==== AVAILABLE DATA

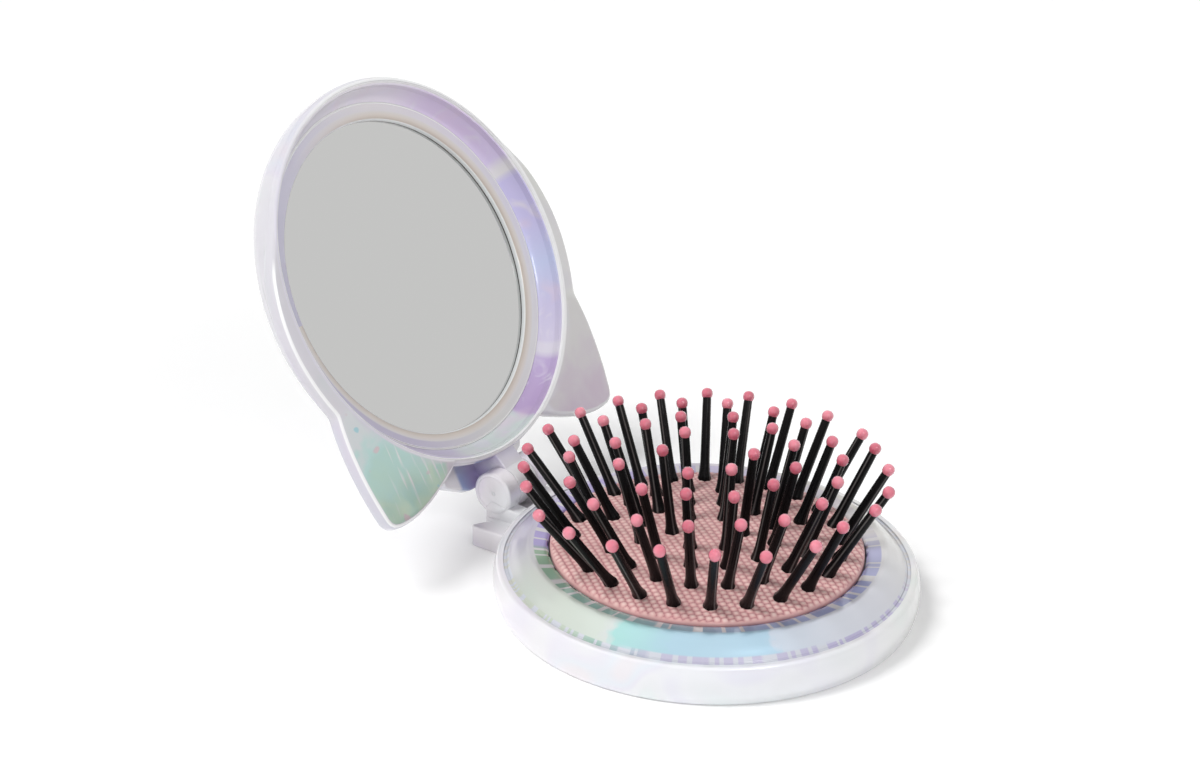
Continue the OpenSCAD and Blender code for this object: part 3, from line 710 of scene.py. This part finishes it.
def lid_rows():
    """The lid's section as rows (body radius, body height, share, plate inset, plate height).
    A share of None keeps the row on the body; from 0 to 1 it lies on the ear's face; 2 follows the
    ear's edge at the inset; 3 to 4 runs back over the ear's back to the body."""
    rows = [(0.0, 17.65, None, 0, 0), (20.0, 17.65, None, 0, 0), (36.3, 17.65, None, 0, 0)]
    rows += [(*oval(CAVITY_OVAL, 90 - 15 * i), None, 0, 0) for i in range(1, 7)]
    rows += [(39.5, 12.5, None, 0, 0), (40.2, 8.9, None, 0, 0), (RIM_IN_R, 8.75, None, 0, 0),
             (RIM_IN_R, 8.4, None, 0, 0), (RIM_IN_R + 0.03, 8.27, None, 0, 0)]
    for i, share in enumerate((0.0, 0.04, 0.2, 0.4, 0.6, 0.8, 0.94, 1.0)):
        rows.append((*oval(LIP_OVAL, -90 + 4 * i), share, 0, RIM_Z))
    for i in range(1, 7):
        b = math.radians(-90 + 15 * i)
        rows.append((*oval(LIP_OVAL, -62 + 10 * i), 2,
                     EAR_EDGE_R * (1.0 - math.cos(b)), RIM_Z + EAR_EDGE_R * (1 + math.sin(b))))
    for i, height in enumerate((9.5, 9.8, 10.1)):
        rows.append((41.15 + 0.08 * (i + 1), 9.15 + 0.1 * (i + 1), 2, 0, height))
    for i in range(1, 6):
        b = math.radians(18 * i)
        rows.append((*oval(DOME_OVAL, 2 * i), 2, EAR_EDGE_R * (1.0 - math.cos(b)),
                     EAR_BACK_Z - EAR_EDGE_R * (1 - math.sin(b))))
    rows += [(*oval(DOME_OVAL, 10 + 3 * i), 3 + i / 6, 1.0, EAR_BACK_Z) for i in range(1, 7)]
    rows += [(*oval(DOME_OVAL, 28 + 62 * i / 15), None, 0, 0) for i in range(1, 16)]
    for i in range(1, 9):
        x = DOME_OVAL[0] * (1 - i / 8)
        rows.append((x, 20.15 - 0.35 * (x / DOME_OVAL[0]) ** 2, None, 0, 0))
    return rows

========

* _STATED TASK_
Reproduce the data shown above exactly.

* _ANSWER_
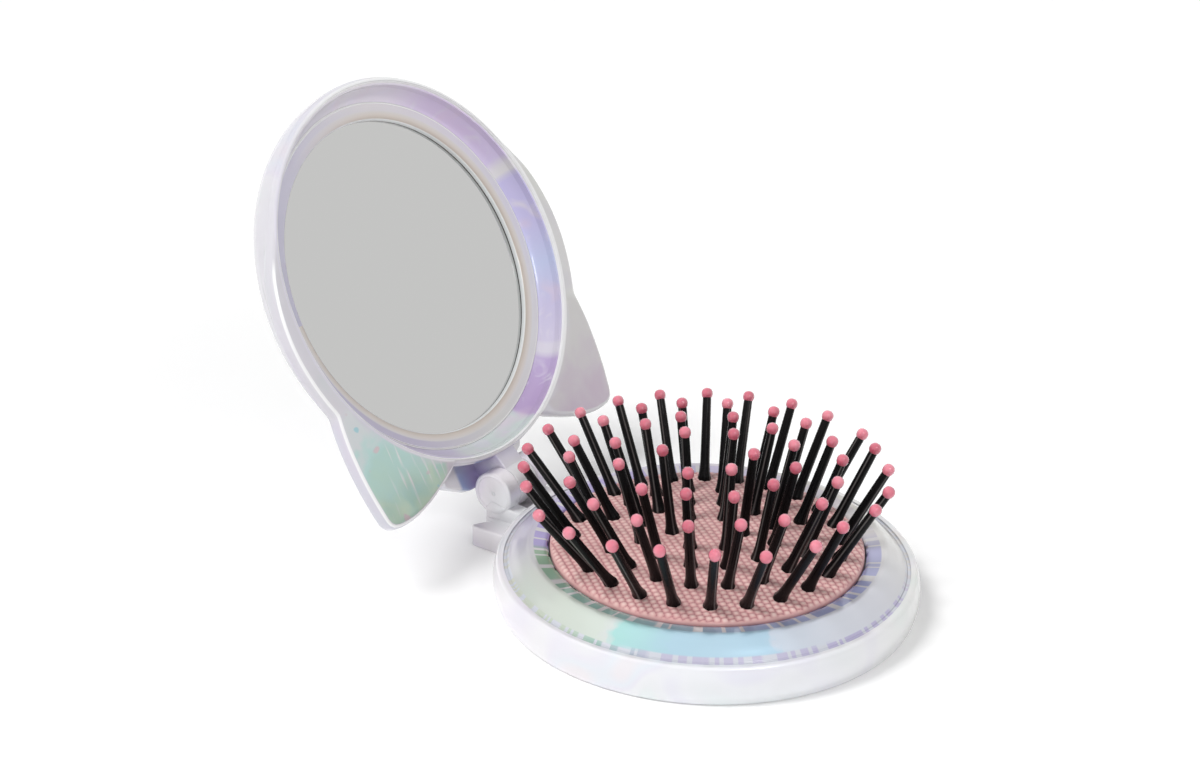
Continue the OpenSCAD and Blender code for this object: part 3, from line 710 of scene.py. This part finishes it.
def lid_rows():
    """The lid's section as rows (body radius, body height, share, plate inset, plate height).
    A share of None keeps the row on the body; from 0 to 1 it lies on the ear's face; 2 follows the
    ear's edge at the inset; 3 to 4 runs back over the ear's back to the body."""
    rows = [(0.0, 17.65, None, 0, 0), (20.0, 17.65, None, 0, 0), (36.3, 17.65, None, 0, 0)]
    rows += [(*oval(CAVITY_OVAL, 90 - 15 * i), None, 0, 0) for i in range(1, 7)]
    rows += [(39.5, 12.5, None, 0, 0), (40.2, 8.9, None, 0, 0), (RIM_IN_R, 8.75, None, 0, 0),
             (RIM_IN_R, 8.4, None, 0, 0), (RIM_IN_R + 0.03, 8.27, None, 0, 0)]
    for i, share in enumerate((0.0, 0.04, 0.2, 0.4, 0.6, 0.8, 0.94, 1.0)):
        rows.append((*oval(LIP_OVAL, -90 + 4 * i), share, 0, RIM_Z))
    for i in range(1, 7):
        b = math.radians(-90 + 15 * i)
        rows.append((*oval(LIP_OVAL, -62 + 10 * i), 2,
                     EAR_EDGE_R * (1.0 - math.cos(b)), RIM_Z + EAR_EDGE_R * (1 + math.sin(b))))
    for i, height in enumerate((9.5, 9.8, 10.1)):
        rows.append((41.15 + 0.08 * (i + 1), 9.15 + 0.1 * (i + 1), 2, 0, height))
    for i in range(1, 6):
        b = math.radians(18 * i)
        rows.append((*oval(DOME_OVAL, 2 * i), 2, EAR_EDGE_R * (1.0 - math.cos(b)),
                     EAR_BACK_Z - EAR_EDGE_R * (1 - math.sin(b))))
    rows += [(*oval(DOME_OVAL, 10 + 3 * i), 3 + i / 6, 1.0, EAR_BACK_Z) for i in range(1, 7)]
    rows += [(*oval(DOME_OVAL, 28 + 62 * i / 15), None, 0, 0) for i in range(1, 16)]
    for i in range(1, 9):
        x = DOME_OVAL[0] * (1 - i / 8)
        rows.append((x, 20.15 - 0.35 * (x / DOME_OVAL[0]) ** 2, None, 0, 0))
    return rows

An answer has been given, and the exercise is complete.